## Requirement:
Transcribe, exactly as they appear, the line that contains "make_castor(where_name, mast_x, end_sign", the line that contains "joint for joint", and every line in between, and nothing else.

##### Data shown

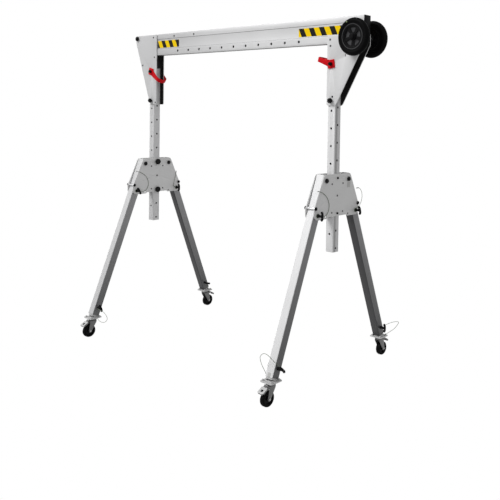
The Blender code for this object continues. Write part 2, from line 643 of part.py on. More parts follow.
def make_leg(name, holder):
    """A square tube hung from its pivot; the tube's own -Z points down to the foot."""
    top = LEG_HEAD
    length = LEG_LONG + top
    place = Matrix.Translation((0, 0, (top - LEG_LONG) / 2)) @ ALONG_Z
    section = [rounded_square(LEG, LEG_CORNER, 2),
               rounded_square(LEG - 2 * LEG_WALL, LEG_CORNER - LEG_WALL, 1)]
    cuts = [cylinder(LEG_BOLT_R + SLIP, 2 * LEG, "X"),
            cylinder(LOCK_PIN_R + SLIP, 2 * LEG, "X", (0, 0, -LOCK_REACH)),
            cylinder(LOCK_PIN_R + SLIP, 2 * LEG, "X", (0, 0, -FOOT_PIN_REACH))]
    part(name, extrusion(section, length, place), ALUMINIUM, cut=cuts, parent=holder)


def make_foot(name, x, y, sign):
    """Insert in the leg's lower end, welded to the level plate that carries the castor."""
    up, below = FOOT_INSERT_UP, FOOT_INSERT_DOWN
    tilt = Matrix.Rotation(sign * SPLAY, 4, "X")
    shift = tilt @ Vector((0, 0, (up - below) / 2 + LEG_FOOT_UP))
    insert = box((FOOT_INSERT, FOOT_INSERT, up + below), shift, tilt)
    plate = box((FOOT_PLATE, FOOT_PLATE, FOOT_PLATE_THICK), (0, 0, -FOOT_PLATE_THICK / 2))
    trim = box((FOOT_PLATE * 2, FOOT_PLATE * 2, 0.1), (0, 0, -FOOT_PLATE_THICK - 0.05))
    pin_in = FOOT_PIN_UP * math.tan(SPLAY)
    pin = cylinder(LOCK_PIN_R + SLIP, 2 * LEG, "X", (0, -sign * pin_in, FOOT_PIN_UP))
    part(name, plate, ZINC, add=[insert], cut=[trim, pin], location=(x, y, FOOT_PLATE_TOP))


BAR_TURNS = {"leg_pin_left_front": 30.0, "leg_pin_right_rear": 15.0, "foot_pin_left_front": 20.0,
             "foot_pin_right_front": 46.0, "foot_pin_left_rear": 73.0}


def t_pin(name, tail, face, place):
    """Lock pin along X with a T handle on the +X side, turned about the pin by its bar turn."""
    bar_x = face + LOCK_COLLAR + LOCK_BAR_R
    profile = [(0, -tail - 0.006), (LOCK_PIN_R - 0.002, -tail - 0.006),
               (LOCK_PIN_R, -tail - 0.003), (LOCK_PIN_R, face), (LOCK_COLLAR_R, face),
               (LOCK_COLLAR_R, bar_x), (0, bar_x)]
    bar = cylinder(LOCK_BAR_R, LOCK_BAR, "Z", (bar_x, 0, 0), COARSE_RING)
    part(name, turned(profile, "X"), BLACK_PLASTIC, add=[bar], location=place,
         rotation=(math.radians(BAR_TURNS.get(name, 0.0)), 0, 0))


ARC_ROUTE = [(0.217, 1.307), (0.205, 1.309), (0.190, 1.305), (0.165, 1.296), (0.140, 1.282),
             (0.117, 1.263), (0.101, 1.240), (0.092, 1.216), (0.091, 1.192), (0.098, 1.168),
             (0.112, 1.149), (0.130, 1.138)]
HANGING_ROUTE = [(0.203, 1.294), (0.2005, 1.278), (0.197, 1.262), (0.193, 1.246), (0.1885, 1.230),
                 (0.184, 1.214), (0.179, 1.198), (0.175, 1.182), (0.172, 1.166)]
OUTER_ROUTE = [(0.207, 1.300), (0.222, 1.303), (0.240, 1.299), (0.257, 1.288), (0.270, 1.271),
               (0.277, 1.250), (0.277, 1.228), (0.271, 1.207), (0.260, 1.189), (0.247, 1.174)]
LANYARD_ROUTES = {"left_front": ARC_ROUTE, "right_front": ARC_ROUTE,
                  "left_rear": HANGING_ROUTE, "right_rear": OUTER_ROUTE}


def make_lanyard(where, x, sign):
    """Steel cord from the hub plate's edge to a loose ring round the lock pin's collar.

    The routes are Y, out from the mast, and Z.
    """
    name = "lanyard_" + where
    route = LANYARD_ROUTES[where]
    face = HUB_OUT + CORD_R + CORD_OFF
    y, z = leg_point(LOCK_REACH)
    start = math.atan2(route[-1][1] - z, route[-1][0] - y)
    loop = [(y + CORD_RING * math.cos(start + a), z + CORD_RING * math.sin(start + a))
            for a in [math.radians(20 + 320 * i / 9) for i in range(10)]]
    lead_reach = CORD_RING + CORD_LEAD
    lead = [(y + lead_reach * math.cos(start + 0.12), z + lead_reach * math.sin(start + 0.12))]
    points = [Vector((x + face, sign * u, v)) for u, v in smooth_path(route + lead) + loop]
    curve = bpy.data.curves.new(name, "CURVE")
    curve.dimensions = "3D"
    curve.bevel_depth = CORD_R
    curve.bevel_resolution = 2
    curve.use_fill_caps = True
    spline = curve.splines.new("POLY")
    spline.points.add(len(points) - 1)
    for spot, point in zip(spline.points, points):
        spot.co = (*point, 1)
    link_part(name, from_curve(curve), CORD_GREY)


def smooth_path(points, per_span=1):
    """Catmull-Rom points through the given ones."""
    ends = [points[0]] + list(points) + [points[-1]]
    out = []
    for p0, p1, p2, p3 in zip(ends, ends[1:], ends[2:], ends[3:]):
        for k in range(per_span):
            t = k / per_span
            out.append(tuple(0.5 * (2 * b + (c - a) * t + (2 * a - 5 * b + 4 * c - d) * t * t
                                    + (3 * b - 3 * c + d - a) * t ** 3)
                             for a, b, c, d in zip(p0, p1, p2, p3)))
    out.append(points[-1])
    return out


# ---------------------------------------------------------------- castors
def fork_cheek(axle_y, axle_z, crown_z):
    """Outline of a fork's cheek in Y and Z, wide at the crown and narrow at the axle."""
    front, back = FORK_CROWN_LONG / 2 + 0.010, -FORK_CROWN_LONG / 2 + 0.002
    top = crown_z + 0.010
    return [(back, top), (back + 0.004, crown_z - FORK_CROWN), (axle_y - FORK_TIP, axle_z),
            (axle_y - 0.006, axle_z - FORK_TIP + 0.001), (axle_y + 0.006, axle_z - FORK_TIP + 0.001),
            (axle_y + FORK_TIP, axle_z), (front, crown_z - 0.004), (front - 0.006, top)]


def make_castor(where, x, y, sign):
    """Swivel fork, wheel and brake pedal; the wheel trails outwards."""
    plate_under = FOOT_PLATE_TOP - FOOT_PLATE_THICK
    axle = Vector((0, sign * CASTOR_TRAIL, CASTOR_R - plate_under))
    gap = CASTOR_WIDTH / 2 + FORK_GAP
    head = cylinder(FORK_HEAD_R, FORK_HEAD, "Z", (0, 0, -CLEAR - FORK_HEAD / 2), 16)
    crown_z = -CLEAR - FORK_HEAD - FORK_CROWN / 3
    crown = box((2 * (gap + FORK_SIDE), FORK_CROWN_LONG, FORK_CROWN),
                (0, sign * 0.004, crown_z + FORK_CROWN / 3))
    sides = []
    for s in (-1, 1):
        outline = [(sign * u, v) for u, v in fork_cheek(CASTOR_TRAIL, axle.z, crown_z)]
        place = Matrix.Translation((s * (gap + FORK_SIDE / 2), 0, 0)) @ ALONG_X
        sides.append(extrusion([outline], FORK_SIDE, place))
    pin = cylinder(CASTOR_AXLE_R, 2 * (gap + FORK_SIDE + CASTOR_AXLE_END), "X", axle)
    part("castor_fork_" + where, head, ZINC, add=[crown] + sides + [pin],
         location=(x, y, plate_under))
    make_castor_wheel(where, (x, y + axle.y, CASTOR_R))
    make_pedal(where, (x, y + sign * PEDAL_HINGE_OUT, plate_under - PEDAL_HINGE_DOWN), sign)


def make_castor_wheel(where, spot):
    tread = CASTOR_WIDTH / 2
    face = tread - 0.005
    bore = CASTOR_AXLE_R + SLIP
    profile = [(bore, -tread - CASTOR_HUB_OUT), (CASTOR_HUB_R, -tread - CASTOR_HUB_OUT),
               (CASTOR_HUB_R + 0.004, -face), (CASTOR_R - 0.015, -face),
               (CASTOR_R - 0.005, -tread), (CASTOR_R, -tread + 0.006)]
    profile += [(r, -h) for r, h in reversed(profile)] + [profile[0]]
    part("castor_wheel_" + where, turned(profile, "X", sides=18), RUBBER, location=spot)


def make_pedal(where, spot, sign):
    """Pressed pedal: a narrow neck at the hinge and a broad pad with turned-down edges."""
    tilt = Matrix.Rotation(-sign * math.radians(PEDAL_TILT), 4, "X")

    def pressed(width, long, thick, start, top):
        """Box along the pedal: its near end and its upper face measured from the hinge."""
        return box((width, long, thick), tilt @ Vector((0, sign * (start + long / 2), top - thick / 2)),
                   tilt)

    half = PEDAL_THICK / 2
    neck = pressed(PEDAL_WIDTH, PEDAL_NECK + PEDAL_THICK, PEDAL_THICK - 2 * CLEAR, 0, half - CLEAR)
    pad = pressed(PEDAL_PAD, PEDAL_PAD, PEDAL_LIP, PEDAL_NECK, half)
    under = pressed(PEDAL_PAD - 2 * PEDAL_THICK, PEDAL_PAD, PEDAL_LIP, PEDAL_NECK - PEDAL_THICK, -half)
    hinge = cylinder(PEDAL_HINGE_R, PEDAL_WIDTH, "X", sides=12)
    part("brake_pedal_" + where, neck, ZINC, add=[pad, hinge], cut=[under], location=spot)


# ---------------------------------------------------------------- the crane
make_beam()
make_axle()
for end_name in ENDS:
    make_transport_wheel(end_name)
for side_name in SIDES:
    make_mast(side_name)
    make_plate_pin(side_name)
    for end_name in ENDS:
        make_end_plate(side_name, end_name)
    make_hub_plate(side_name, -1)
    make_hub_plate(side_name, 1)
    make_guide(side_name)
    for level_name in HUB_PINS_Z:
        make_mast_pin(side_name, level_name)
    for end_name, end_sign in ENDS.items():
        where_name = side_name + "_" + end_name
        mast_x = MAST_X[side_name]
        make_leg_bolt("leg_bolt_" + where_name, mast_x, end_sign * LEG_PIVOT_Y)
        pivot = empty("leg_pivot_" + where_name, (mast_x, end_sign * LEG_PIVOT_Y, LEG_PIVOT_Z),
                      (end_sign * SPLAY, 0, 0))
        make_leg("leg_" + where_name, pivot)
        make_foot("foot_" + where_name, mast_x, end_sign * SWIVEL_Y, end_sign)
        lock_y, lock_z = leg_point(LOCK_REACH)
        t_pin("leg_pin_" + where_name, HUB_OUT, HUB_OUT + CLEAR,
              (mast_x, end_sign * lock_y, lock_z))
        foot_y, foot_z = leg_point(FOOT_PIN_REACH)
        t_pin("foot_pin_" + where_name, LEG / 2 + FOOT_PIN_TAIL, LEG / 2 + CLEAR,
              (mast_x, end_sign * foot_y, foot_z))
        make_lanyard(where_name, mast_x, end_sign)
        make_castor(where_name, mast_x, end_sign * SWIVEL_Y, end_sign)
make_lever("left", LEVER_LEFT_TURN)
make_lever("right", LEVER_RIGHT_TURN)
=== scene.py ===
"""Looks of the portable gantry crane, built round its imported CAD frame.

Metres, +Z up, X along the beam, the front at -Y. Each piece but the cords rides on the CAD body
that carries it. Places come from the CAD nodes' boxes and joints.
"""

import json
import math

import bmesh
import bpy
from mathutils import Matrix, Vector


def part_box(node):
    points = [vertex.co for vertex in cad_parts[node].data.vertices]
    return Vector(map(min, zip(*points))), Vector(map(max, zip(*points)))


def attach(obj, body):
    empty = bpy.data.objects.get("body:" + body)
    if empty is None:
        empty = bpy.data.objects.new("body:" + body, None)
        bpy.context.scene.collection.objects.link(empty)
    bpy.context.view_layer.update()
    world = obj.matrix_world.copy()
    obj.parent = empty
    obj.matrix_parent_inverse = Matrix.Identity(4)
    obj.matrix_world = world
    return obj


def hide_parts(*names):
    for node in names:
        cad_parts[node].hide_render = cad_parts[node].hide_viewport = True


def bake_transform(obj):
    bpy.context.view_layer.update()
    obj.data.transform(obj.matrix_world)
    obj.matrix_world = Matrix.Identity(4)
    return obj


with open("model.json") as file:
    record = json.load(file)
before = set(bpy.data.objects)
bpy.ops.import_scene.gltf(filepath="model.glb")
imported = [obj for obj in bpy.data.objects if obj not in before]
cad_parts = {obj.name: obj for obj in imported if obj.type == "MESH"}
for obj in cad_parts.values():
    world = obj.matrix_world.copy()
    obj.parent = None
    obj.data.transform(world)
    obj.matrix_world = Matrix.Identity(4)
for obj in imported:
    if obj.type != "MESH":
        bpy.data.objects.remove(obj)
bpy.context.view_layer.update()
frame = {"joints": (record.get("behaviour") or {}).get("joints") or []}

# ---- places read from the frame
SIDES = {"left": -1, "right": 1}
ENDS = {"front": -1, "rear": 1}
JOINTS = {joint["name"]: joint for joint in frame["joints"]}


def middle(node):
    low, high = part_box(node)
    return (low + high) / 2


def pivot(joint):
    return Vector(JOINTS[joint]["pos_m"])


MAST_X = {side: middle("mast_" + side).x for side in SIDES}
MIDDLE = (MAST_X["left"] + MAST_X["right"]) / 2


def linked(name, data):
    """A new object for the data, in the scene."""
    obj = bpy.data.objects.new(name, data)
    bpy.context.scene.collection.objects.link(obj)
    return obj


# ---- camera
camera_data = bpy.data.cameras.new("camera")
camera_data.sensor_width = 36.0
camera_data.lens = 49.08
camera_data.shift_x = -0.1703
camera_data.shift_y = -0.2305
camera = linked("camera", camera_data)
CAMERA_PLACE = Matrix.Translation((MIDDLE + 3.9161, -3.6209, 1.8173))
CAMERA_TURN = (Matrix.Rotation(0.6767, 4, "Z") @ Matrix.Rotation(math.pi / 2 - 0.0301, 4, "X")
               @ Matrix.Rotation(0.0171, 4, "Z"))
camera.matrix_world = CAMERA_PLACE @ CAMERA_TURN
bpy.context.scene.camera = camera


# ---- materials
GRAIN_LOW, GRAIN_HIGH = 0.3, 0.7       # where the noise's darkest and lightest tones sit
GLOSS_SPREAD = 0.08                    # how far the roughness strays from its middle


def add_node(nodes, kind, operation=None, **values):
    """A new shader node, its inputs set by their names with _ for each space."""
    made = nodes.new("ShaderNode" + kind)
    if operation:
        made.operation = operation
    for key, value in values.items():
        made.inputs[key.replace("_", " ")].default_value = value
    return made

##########

## Task result:
        make_castor(where_name, mast_x, end_sign * SWIVEL_Y, end_sign)
make_lever("left", LEVER_LEFT_TURN)
make_lever("right", LEVER_RIGHT_TURN)
=== scene.py ===
"""Looks of the portable gantry crane, built round its imported CAD frame.

Metres, +Z up, X along the beam, the front at -Y. Each piece but the cords rides on the CAD body
that carries it. Places come from the CAD nodes' boxes and joints.
"""

import json
import math

import bmesh
import bpy
from mathutils import Matrix, Vector


def part_box(node):
    points = [vertex.co for vertex in cad_parts[node].data.vertices]
    return Vector(map(min, zip(*points))), Vector(map(max, zip(*points)))


def attach(obj, body):
    empty = bpy.data.objects.get("body:" + body)
    if empty is None:
        empty = bpy.data.objects.new("body:" + body, None)
        bpy.context.scene.collection.objects.link(empty)
    bpy.context.view_layer.update()
    world = obj.matrix_world.copy()
    obj.parent = empty
    obj.matrix_parent_inverse = Matrix.Identity(4)
    obj.matrix_world = world
    return obj


def hide_parts(*names):
    for node in names:
        cad_parts[node].hide_render = cad_parts[node].hide_viewport = True


def bake_transform(obj):
    bpy.context.view_layer.update()
    obj.data.transform(obj.matrix_world)
    obj.matrix_world = Matrix.Identity(4)
    return obj


with open("model.json") as file:
    record = json.load(file)
before = set(bpy.data.objects)
bpy.ops.import_scene.gltf(filepath="model.glb")
imported = [obj for obj in bpy.data.objects if obj not in before]
cad_parts = {obj.name: obj for obj in imported if obj.type == "MESH"}
for obj in cad_parts.values():
    world = obj.matrix_world.copy()
    obj.parent = None
    obj.data.transform(world)
    obj.matrix_world = Matrix.Identity(4)
for obj in imported:
    if obj.type != "MESH":
        bpy.data.objects.remove(obj)
bpy.context.view_layer.update()
frame = {"joints": (record.get("behaviour") or {}).get("joints") or []}

# ---- places read from the frame
SIDES = {"left": -1, "right": 1}
ENDS = {"front": -1, "rear": 1}
JOINTS = {joint["name"]: joint for joint in frame["joints"]}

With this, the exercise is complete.